Of course, for a while most of us don’t know what we feel or even what is even possible to feel. There is nothing wrong with seeking guidance from another more experienced person on the outside, a teacher. Going down this path of physical self-discovery alone can be confusing. However, at some point we have to start learning what freedom actually feels like in our bodies and to begin to trust and listen to what they are telling us.  At some point you have to start tuning out a bit and start tuning in.

I know, because I have personal experience with being goal obsessed in yoga.  I’ve always wanted a deep backbend. Why? If I look closely, my assumptions are that it would make me appear truly adept and graceful, would prove I’m a good yoga teacher (that I really know “how to let go”) and increase my economic value as an aerialist. And yet I know from my own experience that the deepest backbenders don’t necessarily make good teachers and bendy aerialists are more often than not boring to watch. And yet I have spent an inordinate amount of time trying to get my ass and head closer together behind me (we all have weird hobbies). Part of me wants to just continue to bang away at bending my back in a linear fashion, because it thinks I don’t really “get” something, and one day I will get it if I just keep pushing in the same way. I’ve made getting a good back bend mean something about me as a person.

The only trouble is that for twenty years that hasn’t worked out so well. It hasn’t helped that my personal attitude has often been supported by the larger yoga community unconsciously. Physical flexibility seems to be inextricably tied to personal emotional evolution. In some senses, it is true as physical and emotional epiphanies often go hand in hand.  However, if you are looking just at  increasing range of motion, this idea makes little sense. The younger you are, generally the more flexible you are, but you are not emotionally evolved at all. And the super flexible are not necessarily great sages. In addition, when you really get honest with yourself and keep integrity and freedom in your body, your poses actually look actually less impressive from the outside, even if they are freer on the inside.

I have pushed and fought and tried for a long time.  Instead of focusing on how I felt doing a backbend, both my teachers and myself focused on getting the backbend to look good. But I didn’t leave class feeling good, I left sometimes feeling accomplished if in pain, but often just like a failure. I focused so hard on “letting go” that I collapsed into my back then would compensate by gripping my abdominals. No wonder I felt so bound up. My whole core went into protection mode against my will that was trying to force a change my body had no interest in.
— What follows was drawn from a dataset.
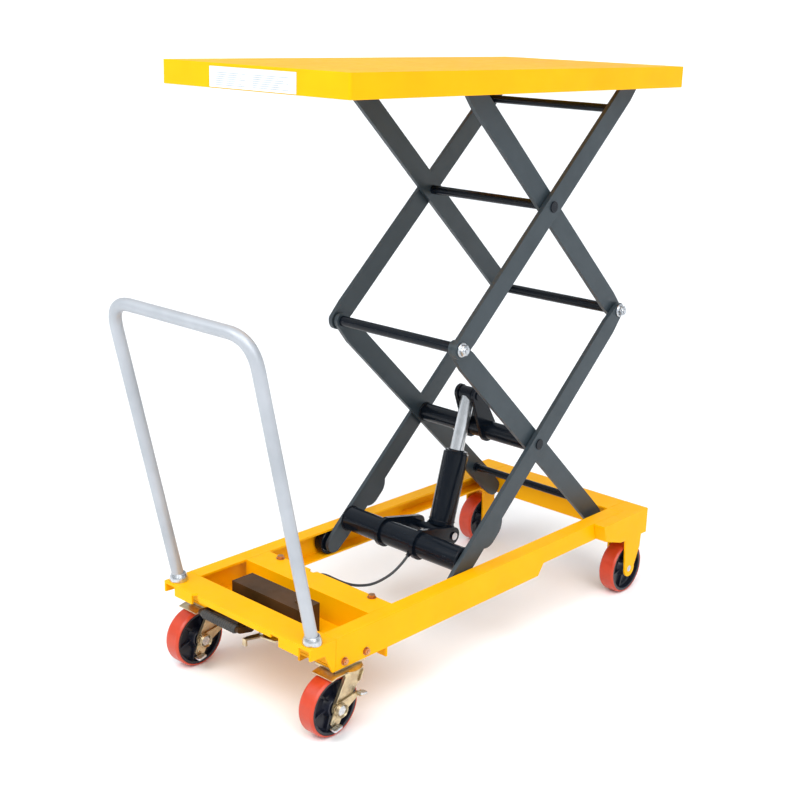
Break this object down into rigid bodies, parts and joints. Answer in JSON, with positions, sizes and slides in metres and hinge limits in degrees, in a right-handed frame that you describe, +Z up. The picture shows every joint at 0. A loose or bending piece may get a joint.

What yoga should feel like.

What yoga should feel like.

After 20 years, I have started to really focus on my breath, my muscle engagement, and my energy flow. And of course what happened?! I don’t dread backbends, I actually love them, and they make me happy because I feel more and more free every time I do one. I know the fairy tale ending here would be to tell you I got a deeper backbend. Nope, not in real life, and I actually don’t care (most of the time).  I still find myself here and there checking to see how far my foot is from my head and then of course, the moment that thought passes through my head, my pose goes cold and static and I feel dry and crunchy again. I have to go back to reminding myself to stop with the measurements.
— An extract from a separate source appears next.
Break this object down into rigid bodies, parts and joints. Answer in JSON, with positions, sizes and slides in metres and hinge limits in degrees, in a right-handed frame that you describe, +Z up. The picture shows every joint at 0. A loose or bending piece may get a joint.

Now, with my clients too, I measure progress in how much they can sense what their own bodies are actually doing. Progress to me has zero relationship to how long one can hold a headstand or how easily you can touch your toes.  I watch breath, muscle engagement, and energy flow. I make different suggestions on how to make something feel freer or more stable and check in with what seems to work best. I try to get super honest feedback if what we are doing is actually relieving pain or tension or not. What is most important to me now is that both my students and I keep one eye always on the bigger picture. The “how” is so much more important than the “what”.